Aim of the task
Your task is to print all of the material verbatim.

Raw data
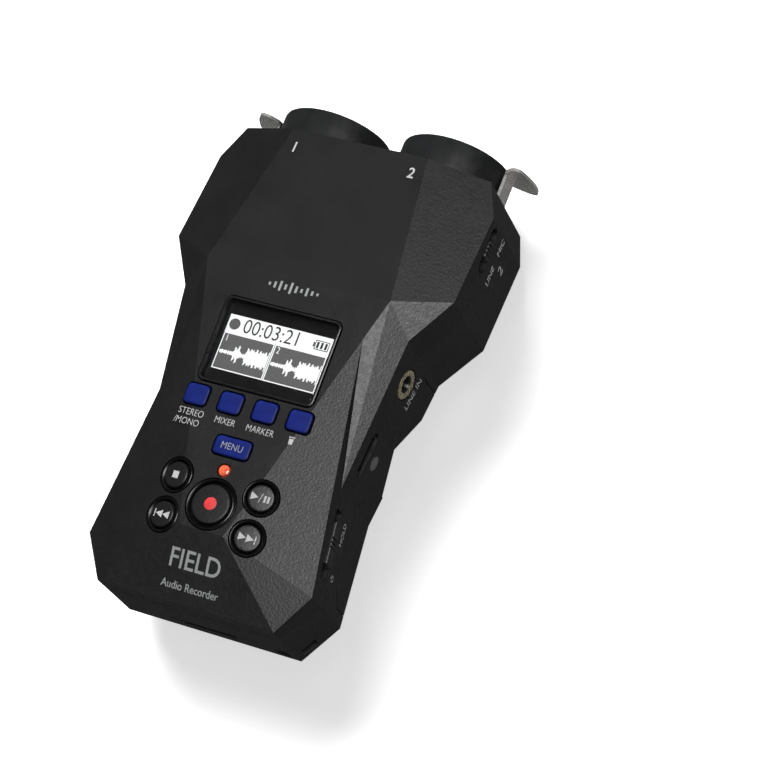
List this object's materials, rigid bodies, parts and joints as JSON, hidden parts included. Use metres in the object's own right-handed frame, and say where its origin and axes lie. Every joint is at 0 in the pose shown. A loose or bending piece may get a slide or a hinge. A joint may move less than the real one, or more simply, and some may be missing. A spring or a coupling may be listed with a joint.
{
  "type": "portable field recorder",
  "caption": "Handheld audio recorder with angular grip body, front display and transport keys, combination input jacks and sprung release levers at the top end.",
  "frame": {"origin": "on the plane of the flat back, below the centre of the bounding box", "axes": "+X to the right of the front, +Y towards the input jacks, +Z out of the display side"},
  "size_m": [0.0808, 0.137, 0.0437],
  "materials": {
    "housing": "fine-grained matte black moulded plastic",
    "gloss_black": "smooth black",
    "key": "satin black",
    "blue_key": "satin blue",
    "lens": "polished dark window",
    "lcd": "grey liquid-crystal panel",
    "lamp": "translucent red",
    "jack_core": "black moulded plastic",
    "nickel": "polished nickel-plated sheet",
    "steel": "zinc-plated steel",
    "gold": "gold-plated brass",
    "battery": "printed sleeve",
    "inner_plastic": "moulded plastic",
    "board": "green circuit board",
    "rubber": "dark silicone rubber",
    "card": "black plastic"
  },
  "bodies": {
    "housing": {"front_shell": "housing", "rear_shell": "housing", "screen_bezel": "gloss_black", "record_ring": "gloss_black", "stop_ring": "gloss_black", "play_ring": "gloss_black", "rewind_ring": "gloss_black", "forward_ring": "gloss_black", "jack_collar_left": "gloss_black", "jack_collar_right": "gloss_black", "screen_lens": "lens", "lcd_panel": "lcd", "record_lamp": "lamp", "jack_core_left": "jack_core", "jack_core_right": "jack_core", "capsule_connector": "jack_core", "speaker": "jack_core", "usb_port": "steel", "screw_1": "steel", "screw_2": "steel", "screw_3": "steel", "screw_4": "steel", "tripod_insert": "steel", "battery_contact_upper": "steel", "battery_contact_lower": "steel", "line_in_jack": "gold", "phones_jack": "gold", "battery_left": "battery", "battery_right": "battery", "battery_tray": "inner_plastic", "main_board": "board", "jack_board": "board", "keypad": "rubber"},
    "battery_cover": {"battery_cover": "housing"},
    "memory_card": {"memory_card": "card"},
    "power_switch": {"power_switch": "key"},
    "volume_rocker": {"volume_rocker": "key"},
    "gain_switch_left": {"gain_switch_left": "key"},
    "gain_switch_right": {"gain_switch_right": "key"},
    "release_tab_left": {"release_tab_left": "nickel"},
    "release_tab_right": {"release_tab_right": "nickel"},
    "function_button_1": {"function_button_1": "blue_key"},
    "function_button_2": {"function_button_2": "blue_key"},
    "function_button_3": {"function_button_3": "blue_key"},
    "function_button_4": {"function_button_4": "blue_key"},
    "menu_button": {"menu_button": "blue_key"},
    "record_button": {"record_button": "key"},
    "stop_button": {"stop_button": "key"},
    "rewind_button": {"rewind_button": "key"},
    "play_button": {"play_button": "key"},
    "forward_button": {"forward_button": "key"}
  },
  "joints": [
    {"name": "function_1_press", "type": "slide", "parent": "housing", "child": "function_button_1", "axis": [0, 0.0572, -0.9984], "range_m": [0, 0.0005], "stiffness_N_per_m": 1500},
    {"name": "function_2_press", "type": "slide", "parent": "housing", "child": "function_button_2", "axis": [0, 0.0572, -0.9984], "range_m": [0, 0.0005], "stiffness_N_per_m": 1500},
    {"name": "function_3_press", "type": "slide", "parent": "housing", "child": "function_button_3", "axis": [0, 0.0572, -0.9984], "range_m": [0, 0.0005], "stiffness_N_per_m": 1500},
    {"name": "function_4_press", "type": "slide", "parent": "housing", "child": "function_button_4", "axis": [0, 0.0572, -0.9984], "range_m": [0, 0.0005], "stiffness_N_per_m": 1500},
    {"name": "menu_press", "type": "slide", "parent": "housing", "child": "menu_button", "axis": [0, 0.0572, -0.9984], "range_m": [0, 0.0005], "stiffness_N_per_m": 1500},
    {"name": "record_press", "type": "slide", "parent": "housing", "child": "record_button", "axis": [0, 0.0572, -0.9984], "range_m": [0, 0.0005], "stiffness_N_per_m": 1500},
    {"name": "stop_press", "type": "slide", "parent": "housing", "child": "stop_button", "axis": [0.2069, 0.1143, -0.9717], "range_m": [0, 0.0005], "stiffness_N_per_m": 1500},
    {"name": "rewind_press", "type": "slide", "parent": "housing", "child": "rewind_button", "axis": [0.2069, 0.1143, -0.9717], "range_m": [0, 0.0005], "stiffness_N_per_m": 1500},
    {"name": "play_press", "type": "slide", "parent": "housing", "child": "play_button", "axis": [-0.2069, 0.1143, -0.9717], "range_m": [0, 0.0005], "stiffness_N_per_m": 1500},
    {"name": "forward_press", "type": "slide", "parent": "housing", "child": "forward_button", "axis": [-0.2069, 0.1143, -0.9717], "range_m": [0, 0.0005], "stiffness_N_per_m": 1500},
    {"name": "release_tab_left_press", "type": "slide", "parent": "housing", "child": "release_tab_left", "axis": [0, -1, 0], "range_m": [0, 0.0015], "stiffness_N_per_m": 900},
    {"name": "gain_switch_left_slide", "type": "slide", "parent": "housing", "child": "gain_switch_left", "axis": [0, 1, 0], "range_m": [-0.0026, 0.0026]},
    {"name": "release_tab_right_press", "type": "slide", "parent": "housing", "child": "release_tab_right", "axis": [0, -1, 0], "range_m": [0, 0.0015], "stiffness_N_per_m": 900},
    {"name": "gain_switch_right_slide", "type": "slide", "parent": "housing", "child": "gain_switch_right", "axis": [0, 1, 0], "range_m": [-0.0026, 0.0026]},
    {"name": "power_switch_slide", "type": "slide", "parent": "housing", "child": "power_switch", "axis": [-0.1382, 0.9904, 0], "range_m": [-0.0023, 0.0023]},
    {"name": "volume_rocker_hinge", "type": "hinge", "parent": "housing", "child": "volume_rocker", "pos_m": [-0.02714, -0.03741, 0.0296], "axis": [0, 0, 1], "range_deg": [-3, 3], "stiffness_Nm_per_rad": 0.05},
    {"name": "battery_cover_pull", "type": "slide", "parent": "housing", "child": "battery_cover", "axis": [0, 0, -1], "range_m": [0, 0.02]},
    {"name": "memory_card_slide", "type": "slide", "parent": "housing", "child": "memory_card", "axis": [0, -1, 0], "range_m": [0, 0.012]}
  ]
}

Response for this exercise
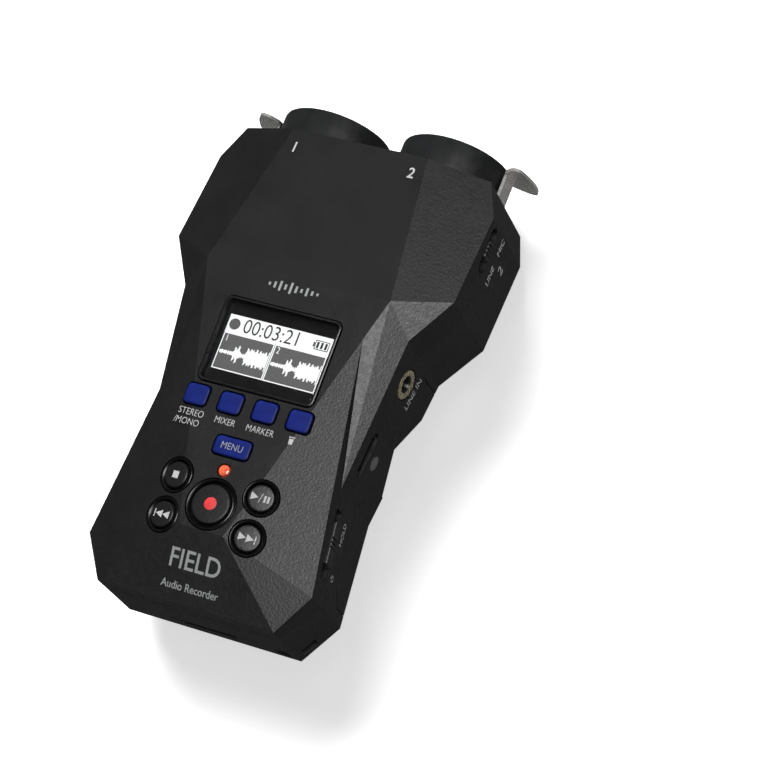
List this object's materials, rigid bodies, parts and joints as JSON, hidden parts included. Use metres in the object's own right-handed frame, and say where its origin and axes lie. Every joint is at 0 in the pose shown. A loose or bending piece may get a slide or a hinge. A joint may move less than the real one, or more simply, and some may be missing. A spring or a coupling may be listed with a joint.
{
  "type": "portable field recorder",
  "caption": "Handheld audio recorder with angular grip body, front display and transport keys, combination input jacks and sprung release levers at the top end.",
  "frame": {"origin": "on the plane of the flat back, below the centre of the bounding box", "axes": "+X to the right of the front, +Y towards the input jacks, +Z out of the display side"},
  "size_m": [0.0808, 0.137, 0.0437],
  "materials": {
    "housing": "fine-grained matte black moulded plastic",
    "gloss_black": "smooth black",
    "key": "satin black",
    "blue_key": "satin blue",
    "lens": "polished dark window",
    "lcd": "grey liquid-crystal panel",
    "lamp": "translucent red",
    "jack_core": "black moulded plastic",
    "nickel": "polished nickel-plated sheet",
    "steel": "zinc-plated steel",
    "gold": "gold-plated brass",
    "battery": "printed sleeve",
    "inner_plastic": "moulded plastic",
    "board": "green circuit board",
    "rubber": "dark silicone rubber",
    "card": "black plastic"
  },
  "bodies": {
    "housing": {"front_shell": "housing", "rear_shell": "housing", "screen_bezel": "gloss_black", "record_ring": "gloss_black", "stop_ring": "gloss_black", "play_ring": "gloss_black", "rewind_ring": "gloss_black", "forward_ring": "gloss_black", "jack_collar_left": "gloss_black", "jack_collar_right": "gloss_black", "screen_lens": "lens", "lcd_panel": "lcd", "record_lamp": "lamp", "jack_core_left": "jack_core", "jack_core_right": "jack_core", "capsule_connector": "jack_core", "speaker": "jack_core", "usb_port": "steel", "screw_1": "steel", "screw_2": "steel", "screw_3": "steel", "screw_4": "steel", "tripod_insert": "steel", "battery_contact_upper": "steel", "battery_contact_lower": "steel", "line_in_jack": "gold", "phones_jack": "gold", "battery_left": "battery", "battery_right": "battery", "battery_tray": "inner_plastic", "main_board": "board", "jack_board": "board", "keypad": "rubber"},
    "battery_cover": {"battery_cover": "housing"},
    "memory_card": {"memory_card": "card"},
    "power_switch": {"power_switch": "key"},
    "volume_rocker": {"volume_rocker": "key"},
    "gain_switch_left": {"gain_switch_left": "key"},
    "gain_switch_right": {"gain_switch_right": "key"},
    "release_tab_left": {"release_tab_left": "nickel"},
    "release_tab_right": {"release_tab_right": "nickel"},
    "function_button_1": {"function_button_1": "blue_key"},
    "function_button_2": {"function_button_2": "blue_key"},
    "function_button_3": {"function_button_3": "blue_key"},
    "function_button_4": {"function_button_4": "blue_key"},
    "menu_button": {"menu_button": "blue_key"},
    "record_button": {"record_button": "key"},
    "stop_button": {"stop_button": "key"},
    "rewind_button": {"rewind_button": "key"},
    "play_button": {"play_button": "key"},
    "forward_button": {"forward_button": "key"}
  },
  "joints": [
    {"name": "function_1_press", "type": "slide", "parent": "housing", "child": "function_button_1", "axis": [0, 0.0572, -0.9984], "range_m": [0, 0.0005], "stiffness_N_per_m": 1500},
    {"name": "function_2_press", "type": "slide", "parent": "housing", "child": "function_button_2", "axis": [0, 0.0572, -0.9984], "range_m": [0, 0.0005], "stiffness_N_per_m": 1500},
    {"name": "function_3_press", "type": "slide", "parent": "housing", "child": "function_button_3", "axis": [0, 0.0572, -0.9984], "range_m": [0, 0.0005], "stiffness_N_per_m": 1500},
    {"name": "function_4_press", "type": "slide", "parent": "housing", "child": "function_button_4", "axis": [0, 0.0572, -0.9984], "range_m": [0, 0.0005], "stiffness_N_per_m": 1500},
    {"name": "menu_press", "type": "slide", "parent": "housing", "child": "menu_button", "axis": [0, 0.0572, -0.9984], "range_m": [0, 0.0005], "stiffness_N_per_m": 1500},
    {"name": "record_press", "type": "slide", "parent": "housing", "child": "record_button", "axis": [0, 0.0572, -0.9984], "range_m": [0, 0.0005], "stiffness_N_per_m": 1500},
    {"name": "stop_press", "type": "slide", "parent": "housing", "child": "stop_button", "axis": [0.2069, 0.1143, -0.9717], "range_m": [0, 0.0005], "stiffness_N_per_m": 1500},
    {"name": "rewind_press", "type": "slide", "parent": "housing", "child": "rewind_button", "axis": [0.2069, 0.1143, -0.9717], "range_m": [0, 0.0005], "stiffness_N_per_m": 1500},
    {"name": "play_press", "type": "slide", "parent": "housing", "child": "play_button", "axis": [-0.2069, 0.1143, -0.9717], "range_m": [0, 0.0005], "stiffness_N_per_m": 1500},
    {"name": "forward_press", "type": "slide", "parent": "housing", "child": "forward_button", "axis": [-0.2069, 0.1143, -0.9717], "range_m": [0, 0.0005], "stiffness_N_per_m": 1500},
    {"name": "release_tab_left_press", "type": "slide", "parent": "housing", "child": "release_tab_left", "axis": [0, -1, 0], "range_m": [0, 0.0015], "stiffness_N_per_m": 900},
    {"name": "gain_switch_left_slide", "type": "slide", "parent": "housing", "child": "gain_switch_left", "axis": [0, 1, 0], "range_m": [-0.0026, 0.0026]},
    {"name": "release_tab_right_press", "type": "slide", "parent": "housing", "child": "release_tab_right", "axis": [0, -1, 0], "range_m": [0, 0.0015], "stiffness_N_per_m": 900},
    {"name": "gain_switch_right_slide", "type": "slide", "parent": "housing", "child": "gain_switch_right", "axis": [0, 1, 0], "range_m": [-0.0026, 0.0026]},
    {"name": "power_switch_slide", "type": "slide", "parent": "housing", "child": "power_switch", "axis": [-0.1382, 0.9904, 0], "range_m": [-0.0023, 0.0023]},
    {"name": "volume_rocker_hinge", "type": "hinge", "parent": "housing", "child": "volume_rocker", "pos_m": [-0.02714, -0.03741, 0.0296], "axis": [0, 0, 1], "range_deg": [-3, 3], "stiffness_Nm_per_rad": 0.05},
    {"name": "battery_cover_pull", "type": "slide", "parent": "housing", "child": "battery_cover", "axis": [0, 0, -1], "range_m": [0, 0.02]},
    {"name": "memory_card_slide", "type": "slide", "parent": "housing", "child": "memory_card", "axis": [0, -1, 0], "range_m": [0, 0.012]}
  ]
}